Through the project I also got to know interculturalism in ways I had not before. I also grew to recognize even more fully how interculturalism has played a unique role, although an under-recognized role, in the history of the diversity movement by providing insights into intergroup perceptions and relations. Moreover, interculturalism has developed a set of ideas, values, and principles upon which the diversity movement can draw as it seeks to renew itself while confronting the current anti-diversity onslaught.
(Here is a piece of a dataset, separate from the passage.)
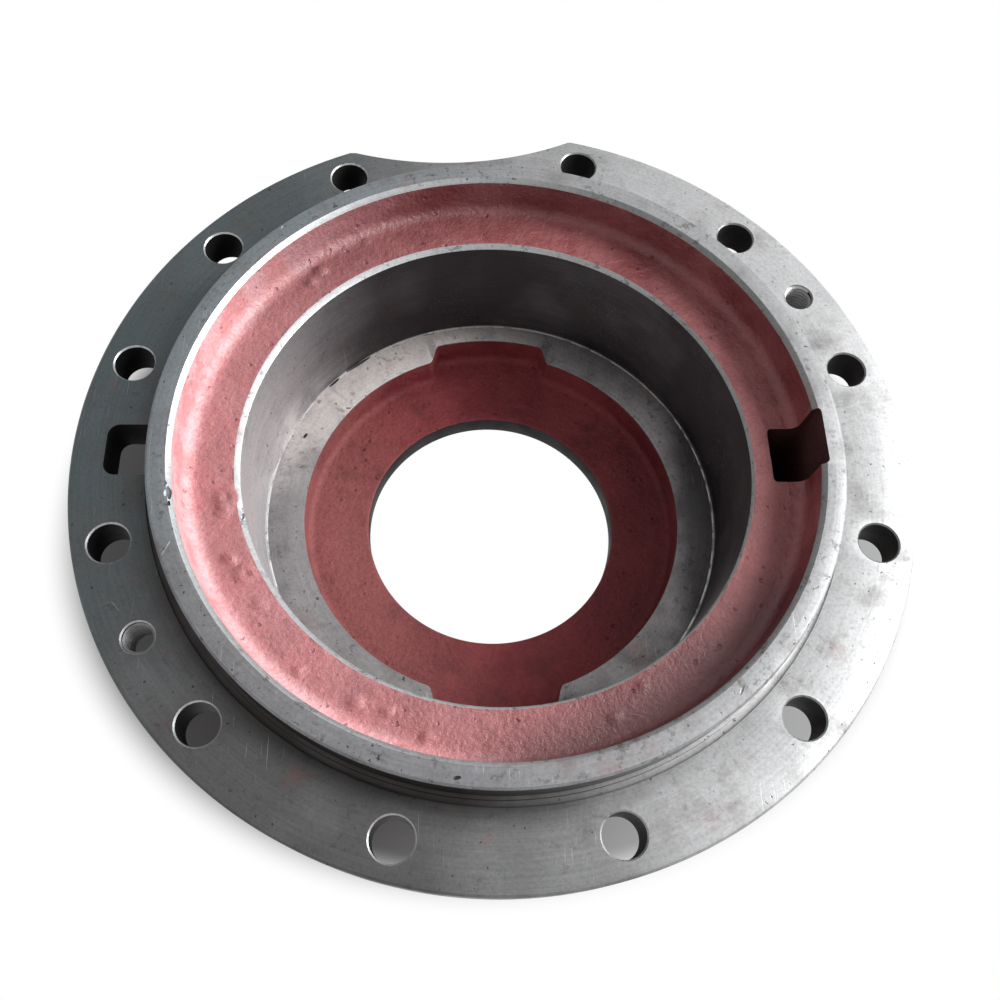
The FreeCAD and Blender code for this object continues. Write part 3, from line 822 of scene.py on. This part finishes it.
# THE MACHINED FINISH
# Grey iron as the lathe and the drill left it, gone dull: fine rings of turning marks, stains of
# oil and rust, dark specks of graphite and dirt, and scratches from handling. Light and shade are
# painted over each face too: a tone that changes in one direction, tints of shade and reflection,
# the ring's shadow and a highlight line.
# Direction and span in millimetres of the painted light and shade on the machined faces.
SHADING_DIRECTION = 20
SHADING_START = -75
SHADING_END = 125
# Dark grime for dirt spots, also painted as shade on the land and as the ring's shadow on the flange.
DIRT_AND_SHADE = (0.016, 0.014, 0.015)
GRAPHITE = (0.022, 0.02, 0.02)
FINE_DIRT = (0.02, 0.02, 0.022)
PRIMER_SMEAR = (0.19, 0.06, 0.055)
LATHE_SHINE = (0.9, 0.9, 0.9)
# Colour of a thin painted highlight line at the bore's foot.
PAINTED_HIGHLIGHT = (0.8, 0.79, 0.77)
SCRATCHED_IRON = (0.6, 0.6, 0.6)
TURNING_PITCH = 0.7
TURNING_LENGTH = 40
# Radii and side of the ring's painted shadow on the flange, darkest at the left-front.
RING_SHADOW_RADII = (0.127, 0.115)
RING_SHADOW_SIDE = (215, 10, 90)
SCRATCH_RUNS = ((31, 0.5, 19), (-62, 0.4, 26), (83, 0.45, 14))
IRON_RELIEF = 0.06


def ramp(tree, value, low, high, start=0, end=1):
    """A smooth step of the value from low to high, from start to end."""
    return add(tree, "ShaderNodeMapRange", {
        "Value": value, "From Min": low, "From Max": high, "To Min": start, "To Max": end,
    }, interpolation_type="SMOOTHSTEP").outputs[0]


def blend(tree, share, first, second, way="MIX"):
    """Two colours mixed; each is a colour or a socket."""
    made = add(tree, "ShaderNodeMix", {"Factor": share}, data_type="RGBA", blend_type=way)
    for socket, value in ((made.inputs[6], first), (made.inputs[7], second)):
        if isinstance(value, bpy.types.NodeSocket):
            tree.links.new(value, socket)
        else:
            socket.default_value = (*value, 1)
    return made.outputs[2]


def noise(tree, place, size, detail=2, roughness=0.5):
    """Noise whose features are about size millimetres across."""
    return add(tree, "ShaderNodeTexNoise", {
        "Vector": place, "Scale": 1 / (size * MM), "Detail": detail, "Roughness": roughness,
    }).outputs[0]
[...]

Maybe what makes interculturalism so critical at this moment is its core dedication to the central importance of intergroup and interpersonal bridge-building. It was this pursuit of bringing down barriers and building bridges that animated much of ethnic studies and multicultural education during the 1970’s and 1980’s. Yet most advocates of those two fields, myself included, were not fully aware that the field of interculturalism had championed intergroup bridge-building long before we 1970’s advocates got into the action.
Over time, some ethnic studies and multicultural education activists began to move away from the bridge-building emphasis that animated early efforts. For some scholars, teachers, and trainers, the building of bridges gave way to the framing of the world as a series of polaric dyads, what John Dewey referred to as “pernicious dualisms.” In this more dour reconceptualization, the world was hopelessly divided into oppressors and the oppressed; the privileged and the unprivileged; microaggressors and the microaggressed, and colonizers and the colonized. In the process of championing these brutalist dyads, such elements as subtlety, nuance, and even universal humanity tended to get lost.
That is why interculturalism remains so important, as documented in Legacies from the Pioneers. It features myriad approaches that re-center the human dimension of interpersonal and intergroup relations. In a world increasingly pervaded by divisiveness, interculturalism challenges the constructors of barriers by proclaiming the timeless value of bridge building.